● **Dataset section**
○ ○ ○ ○

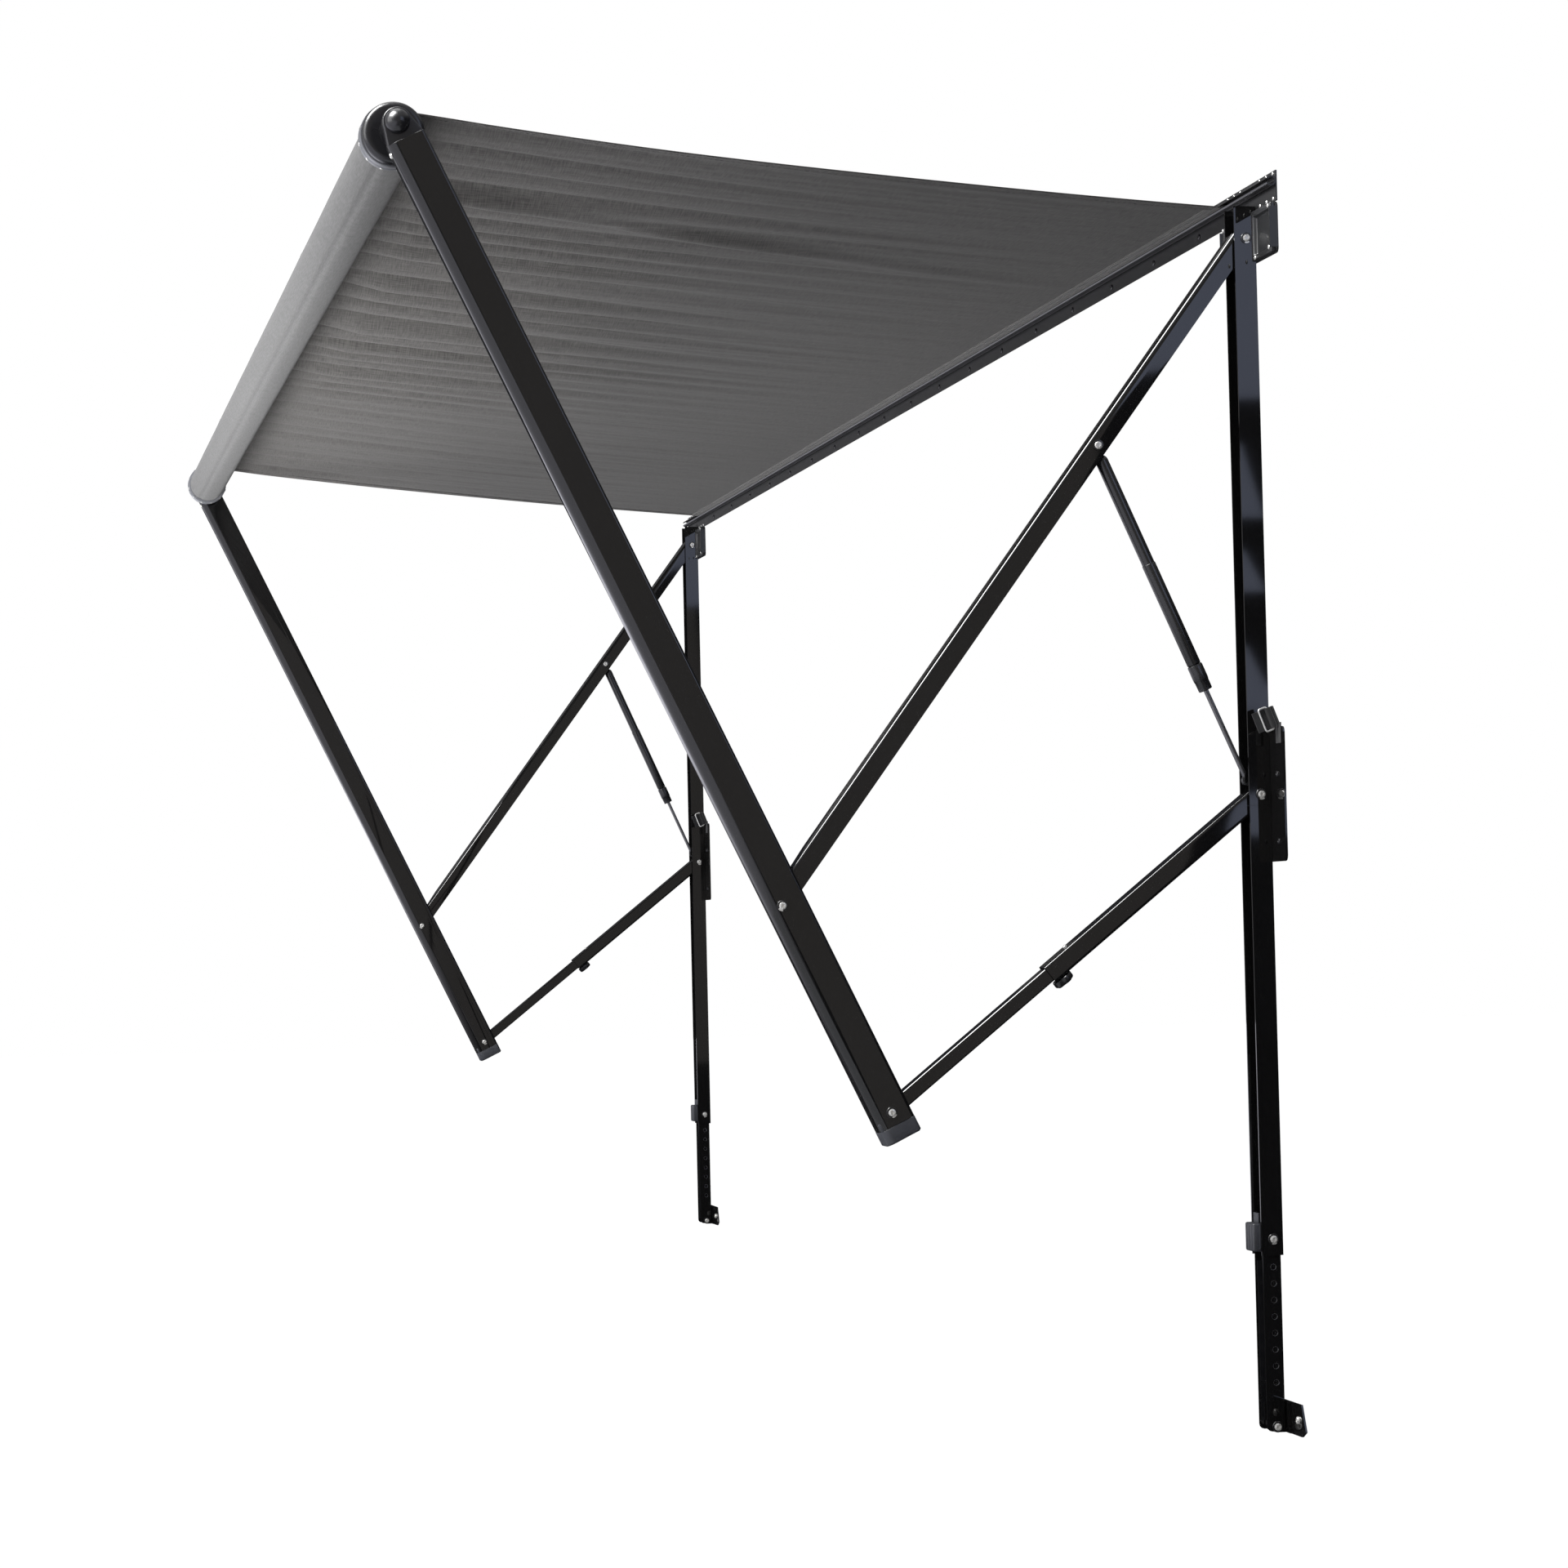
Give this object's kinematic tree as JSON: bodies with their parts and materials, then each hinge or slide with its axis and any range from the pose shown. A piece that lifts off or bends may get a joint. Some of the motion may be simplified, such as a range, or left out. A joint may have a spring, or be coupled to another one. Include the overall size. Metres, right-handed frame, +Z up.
{
  "type": "vehicle side awning",
  "caption": "Vehicle side awning: a canopy on a roller carried by two folding arm sets, each with a gas strut and a telescoping leg, below a wall rail.",
  "frame": {"origin": "middle of the wall rail's flat back face, in the plane of the vehicle's wall", "axes": "+X points away from the wall, +Y runs along the vehicle, +Z is up"},
  "size_m": [1.3875, 5.098, 2.0615],
  "materials": {
    "powder_coat": "satin black powder coat",
    "grey_plastic": "moulded grey-blue plastic",
    "black_plastic": "moulded black plastic, half gloss",
    "bright_steel": "zinc-plated steel",
    "strut_paint": "dark grey strut paint",
    "aluminium": "mill finish",
    "canopy_cloth": "coated woven polyester, grey",
    "webbing": "black woven webbing"
  },
  "bodies": {
    "root": {"wall_rail": "powder_coat", "right_wall_channel_upper": "powder_coat", "right_wall_channel_lower": "powder_coat", "right_top_bracket": "powder_coat", "right_mid_bracket": "powder_coat", "right_leg_guide": "grey_plastic", "right_webbing_loop": "webbing", "right_upper_pivot_bolt": "bright_steel", "right_lower_pivot_bolt": "bright_steel", "right_leg_bolt": "bright_steel", "left_wall_channel_upper": "powder_coat", "left_wall_channel_lower": "powder_coat", "left_top_bracket": "powder_coat", "left_mid_bracket": "powder_coat", "left_leg_guide": "grey_plastic", "left_webbing_loop": "webbing", "left_upper_pivot_bolt": "bright_steel", "left_lower_pivot_bolt": "bright_steel", "left_leg_bolt": "bright_steel"},
    "right_support": {"right_support_arm": "powder_coat", "right_elbow_bolt": "bright_steel", "right_strut_bolt": "bright_steel"},
    "right_arm": {"right_main_arm": "powder_coat", "right_main_arm_cap": "grey_plastic", "right_arm_head": "black_plastic", "right_tail_bolt": "bright_steel", "tube_motor": "bright_steel"},
    "right_lower": {"right_lower_arm_outer": "powder_coat", "right_lower_arm_inner": "powder_coat"},
    "right_knob": {"right_clamp_knob": "black_plastic"},
    "right_strut": {"right_strut_cylinder": "strut_paint", "right_strut_sleeve": "black_plastic"},
    "right_rod": {"right_strut_rod": "bright_steel"},
    "right_leg": {"right_leg_extension": "powder_coat", "right_foot_bracket": "powder_coat", "right_foot_bolt": "bright_steel"},
    "right_ring": {"right_tie_ring": "bright_steel"},
    "left_support": {"left_support_arm": "powder_coat", "left_elbow_bolt": "bright_steel", "left_strut_bolt": "bright_steel"},
    "left_arm": {"left_main_arm": "powder_coat", "left_main_arm_cap": "grey_plastic", "left_arm_head": "black_plastic", "left_tail_bolt": "bright_steel", "idler_spindle": "bright_steel"},
    "left_lower": {"left_lower_arm_outer": "powder_coat", "left_lower_arm_inner": "powder_coat"},
    "left_knob": {"left_clamp_knob": "black_plastic"},
    "left_strut": {"left_strut_cylinder": "strut_paint", "left_strut_sleeve": "black_plastic"},
    "left_rod": {"left_strut_rod": "bright_steel"},
    "left_leg": {"left_leg_extension": "powder_coat", "left_foot_bracket": "powder_coat", "left_foot_bolt": "bright_steel"},
    "left_ring": {"left_tie_ring": "bright_steel"},
    "roller": {"roller_tube": "aluminium", "fabric_roll": "canopy_cloth", "right_roller_end_cap": "black_plastic", "left_roller_end_cap": "black_plastic"},
    "canopy": {"canopy": "canopy_cloth"}
  },
  "joints": [
    {"name": "arm_fold", "type": "hinge", "parent": "root", "child": "right_support", "pos_m": [0.019, 2.425, -0.065], "axis": [0, 1, 0], "range_deg": [0, 32.5]},
    {"name": "right_elbow", "type": "hinge", "parent": "right_support", "child": "right_arm", "pos_m": [0.78104, 2.425, -1.08996], "axis": [0, 1, 0], "range_deg": [-57.8, 0]},
    {"name": "right_lower_fold", "type": "hinge", "parent": "root", "child": "right_lower", "pos_m": [0.019, 2.425, -0.933], "axis": [0, 1, 0], "range_deg": [0, 46.7]},
    {"name": "right_strut_turn", "type": "hinge", "parent": "right_support", "child": "right_strut", "pos_m": [0.26493, 2.425, -0.38907], "axis": [0, 1, 0], "range_deg": [-52.4, 0]},
    {"name": "right_strut_stroke", "type": "slide", "parent": "right_strut", "child": "right_rod", "axis": [-0.4053, 0, -0.9142], "range_m": [-0.1455, 0]},
    {"name": "right_leg_slide", "type": "slide", "parent": "root", "child": "right_leg", "axis": [0, 0, 1], "range_m": [-0.2032, 0.2032]},
    {"name": "right_knob_turn", "type": "hinge", "parent": "right_lower", "child": "right_knob", "pos_m": [0.33794, 2.425, -1.21326], "axis": [-0.6199, 0, -0.7847], "range_deg": [0, 360]},
    {"name": "right_ring_swing", "type": "hinge", "parent": "root", "child": "right_ring", "pos_m": [0.0173, 2.497, -0.8169], "axis": [0.3584, 0, 0.9336], "range_deg": [0, 100]},
    {"name": "left_arm_fold", "type": "hinge", "parent": "root", "child": "left_support", "pos_m": [0.019, -2.425, -0.065], "axis": [0, 1, 0], "range_deg": [0, 32.5]},
    {"name": "left_elbow", "type": "hinge", "parent": "left_support", "child": "left_arm", "pos_m": [0.78104, -2.425, -1.08996], "axis": [0, 1, 0], "range_deg": [-57.8, 0]},
    {"name": "left_lower_fold", "type": "hinge", "parent": "root", "child": "left_lower", "pos_m": [0.019, -2.425, -0.933], "axis": [0, 1, 0], "range_deg": [0, 46.7]},
    {"name": "left_strut_turn", "type": "hinge", "parent": "left_support", "child": "left_strut", "pos_m": [0.26493, -2.425, -0.38907], "axis": [0, 1, 0], "range_deg": [-52.4, 0]},
    {"name": "left_strut_stroke", "type": "slide", "parent": "left_strut", "child": "left_rod", "axis": [-0.4053, 0, -0.9142], "range_m": [-0.1455, 0]},
    {"name": "left_leg_slide", "type": "slide", "parent": "root", "child": "left_leg", "axis": [0, 0, 1], "range_m": [-0.2032, 0.2032]},
    {"name": "left_knob_turn", "type": "hinge", "parent": "left_lower", "child": "left_knob", "pos_m": [0.33794, -2.425, -1.21326], "axis": [-0.6199, 0, -0.7847], "range_deg": [0, 360]},
    {"name": "left_ring_swing", "type": "hinge", "parent": "root", "child": "left_ring", "pos_m": [0.0173, -2.353, -0.8169], "axis": [0.3584, 0, 0.9336], "range_deg": [0, 100]},
    {"name": "roller_spin", "type": "hinge", "parent": "right_arm", "child": "roller", "pos_m": [1.33804, 0, 0.09295], "axis": [0, 1, 0], "range_deg": [0, 1540]},
    {"name": "canopy_swing", "type": "hinge", "parent": "root", "child": "canopy", "pos_m": [0.0096, 0, 0.007], "axis": [0, 1, 0], "range_deg": [0, 2.95], "deforming": ["canopy"]}
  ],
  "couplings": [
    {"joint": "right_elbow", "follows": "arm_fold", "ratio": -1.7725},
    {"joint": "right_lower_fold", "follows": "arm_fold", "ratio": 1.43},
    {"joint": "right_strut_turn", "follows": "arm_fold", "ratio": -1.605},
    {"joint": "right_strut_stroke", "follows": "arm_fold", "m_per_rad": -0.255},
    {"joint": "left_arm_fold", "follows": "arm_fold", "ratio": 1},
    {"joint": "left_elbow", "follows": "arm_fold", "ratio": -1.7725},
    {"joint": "left_lower_fold", "follows": "arm_fold", "ratio": 1.43},
    {"joint": "left_strut_turn", "follows": "arm_fold", "ratio": -1.605},
    {"joint": "left_strut_stroke", "follows": "arm_fold", "m_per_rad": -0.255},
    {"joint": "canopy_swing", "follows": "arm_fold", "ratio": 0.09},
    {"joint": "roller_spin", "follows": "arm_fold", "ratio": 47}
  ]
}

○ ○ ○ ○

● **Task description**
Which lines contain "materials"? Copy each of them out.

● **Answer to this task**
Give this object's kinematic tree as JSON: bodies with their parts and materials, then each hinge or slide with its axis and any range from the pose shown. A piece that lifts off or bends may get a joint. Some of the motion may be simplified, such as a range, or left out. A joint may have a spring, or be coupled to another one. Include the overall size. Metres, right-handed frame, +Z up.
  "materials": {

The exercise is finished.